The authors did some research on Facebook that showed that smiling faces in Facebook are closely connected to others with smiling faces, and so on. The people central to the network – they studied 1700 college students – smiled much more in their photos than people at the periphery. Their conclusion?
Moreover, people who do not smile seem to be located more peripherally in the network. In fact, statistical analysis of the network shows that people who smile tend to have more friends (smiling gets you an average of one extra friend, which is pretty good considering that people only have about six close friends). Not only that, but the statistical analyses confirm that those who smile are measurably more central to the network compared to those who do not smile.
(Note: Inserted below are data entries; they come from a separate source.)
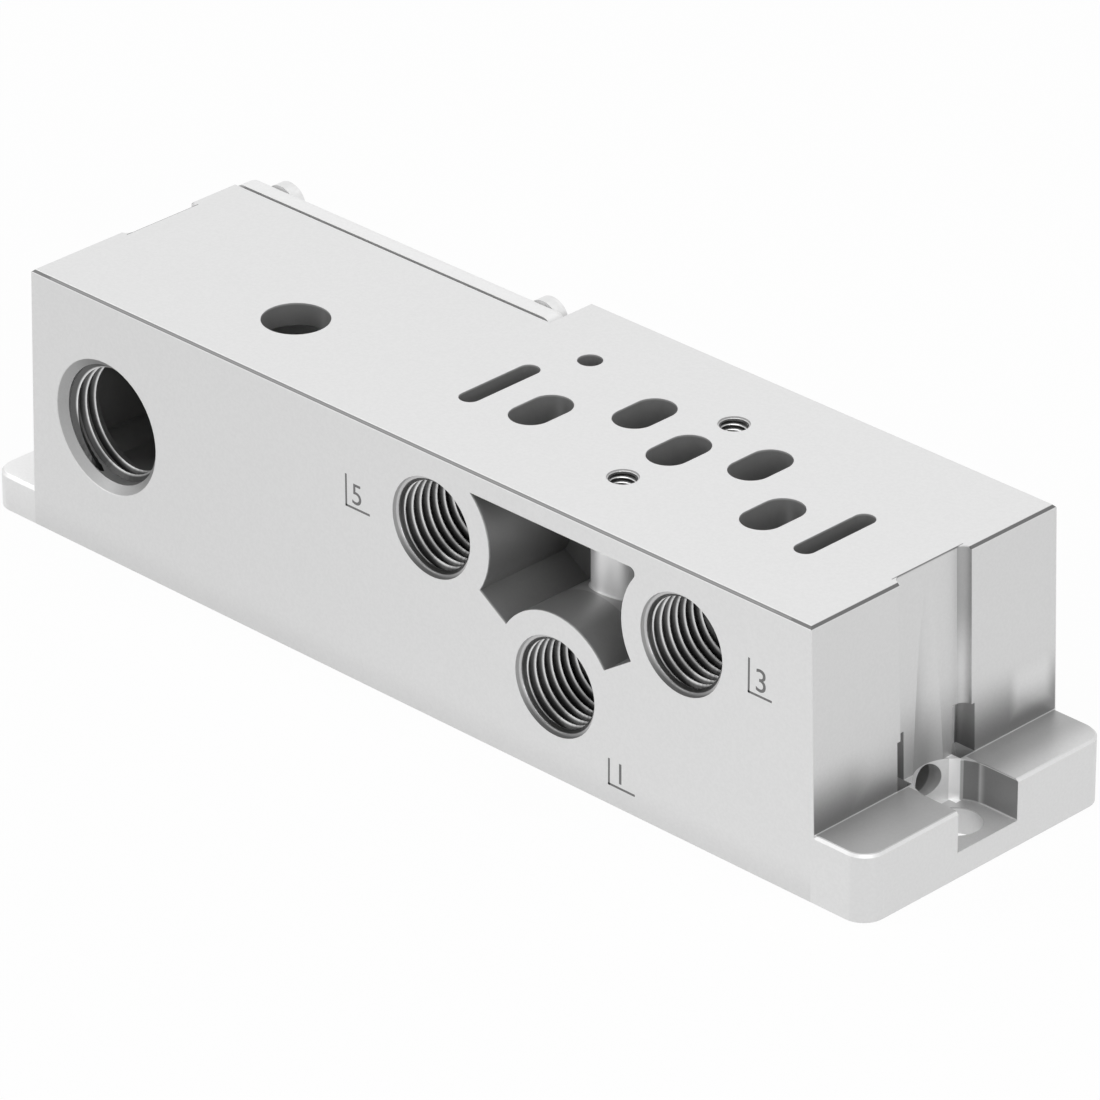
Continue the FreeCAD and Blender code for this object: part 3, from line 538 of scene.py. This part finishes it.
@dataclass(frozen=True)
class SoftRubber:
    """Matt black rubber of the cover's seal."""

    dark: float = 0.03
    light: float = 0.048
    roughness: float = 0.7
    metallic: float = 0.0
    marks_scale: float = 1500.0
    marks_depth: float = 0.01 * MM

    def make(self) -> bpy.types.Material:
        """Return the material."""
        shader = Shader("seal_rubber")
        marks = shader.grain(self.marks_scale)
        colour = shader.blend(marks, grey(self.dark), grey(self.light))
        relief = shader.bump(marks, self.marks_depth)
        return shader.surface(colour, self.roughness, self.metallic, relief)


@dataclass(frozen=True)
class NumberShade:
    """Dark grey of the port numbers: painted shade that stands in for the shadow of their raised
    lines, which are only a hundredth of a millimetre high here.
    """

    level: float = 0.16
    roughness: float = 0.6
    metallic: float = 0.2

    def make(self) -> bpy.types.Material:
        """Return the material."""
        return Shader("number_painted_shade").surface(grey(self.level), self.roughness, self.metallic)


def settle(mesh: bmesh.types.BMesh, name: str, material: bpy.types.Material,
           smooth: bool = True) -> bpy.types.Object:
    """Turn a finished bmesh into a piece that rides with the subbase.

    Args:
        mesh: the piece's mesh, in place; it is freed.
        name: name of the piece.
        material: finish of all its faces.
        smooth: whether its faces are shaded smooth.

    Returns:
        The new object.
    """
    bmesh.ops.recalc_face_normals(mesh, faces=mesh.faces[:])
    data = bpy.data.meshes.new(name)
    for face in mesh.faces:
        face.smooth = smooth
    mesh.to_mesh(data)
    mesh.free()
    piece = bpy.data.objects.new(name, data)
    bpy.context.scene.collection.objects.link(piece)
    data.materials.append(material)
    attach(piece, ROOT)
    log.info("%s: %d faces", name, len(data.polygons))
    return piece


@dataclass(frozen=True)
class ThreadForm:
    """Radii and pitch of a thread, and the shares of the pitch that its ridge takes."""

    outer: float
    inner: float
    pitch: float
    crest: float = 0.09
    root: float = 0.97


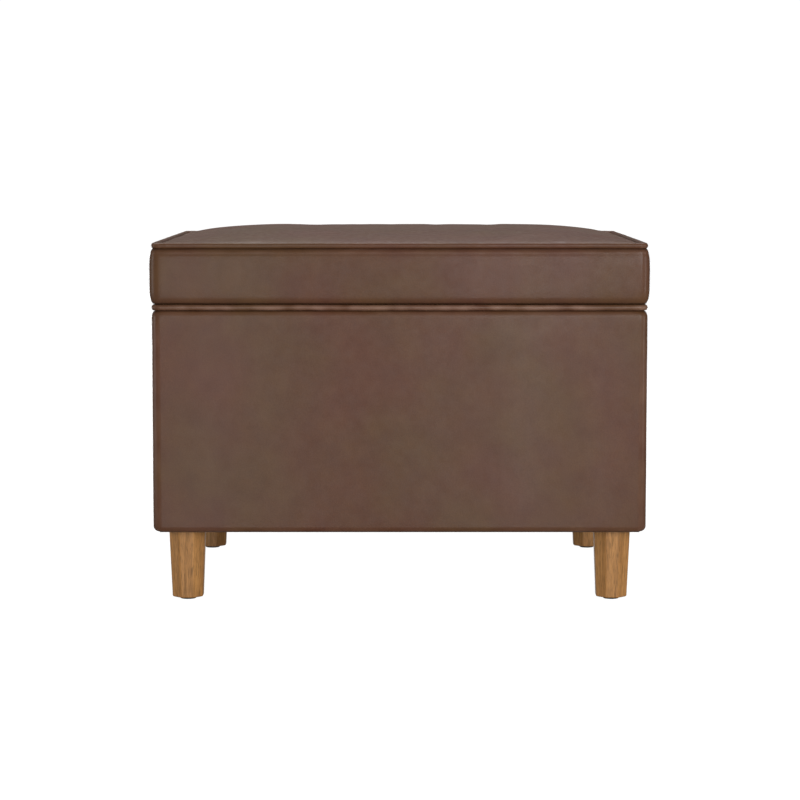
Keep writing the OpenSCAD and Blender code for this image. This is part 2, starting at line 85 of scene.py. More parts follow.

That is, if you smile, you are less likely to be on the periphery of the online world.
It thus seems to be the case, online as well as offline, that when you smile, the world smiles with you.
Just like the old Louis Armstrong song, first recorded at the worst days of the Great Depression:
When You’re Smiling
Words & Music by Mark Fisher, Joe Goodwin & Larry Shay, 1928
Recorded by Louis Armstrong, 1929
When you’re smiling, when you’re smiling,
The whole world smiles with you;
When you’re laughing, when you’re laughing,
The sun comes shining through.
But when you’re crying you bring on the rain,
So stop your sighing, be happy again.
Keep on smiling, ‘cause when you’re smiling
The whole world smiles with you.
The whole world smiles with you.
Not to make light of it, the implications are fairly broad.
On a purely tactical level, people wanting to be more central to social networks might moderate their behavior to at least appear to be happy, or, alternatively, the folks who are central (more popular) might be so because they are emulating the behavior of happy people, even when they may not be.
Strategically, this means that the emotional mood of social networks can be modified by the behaviors being telegraphed by the most central participants: since their are followed by many, they influence the emotions of many, and the friends of the many, and so on. It’s not just memes being spread by the influencers, they also spread feelings, as well.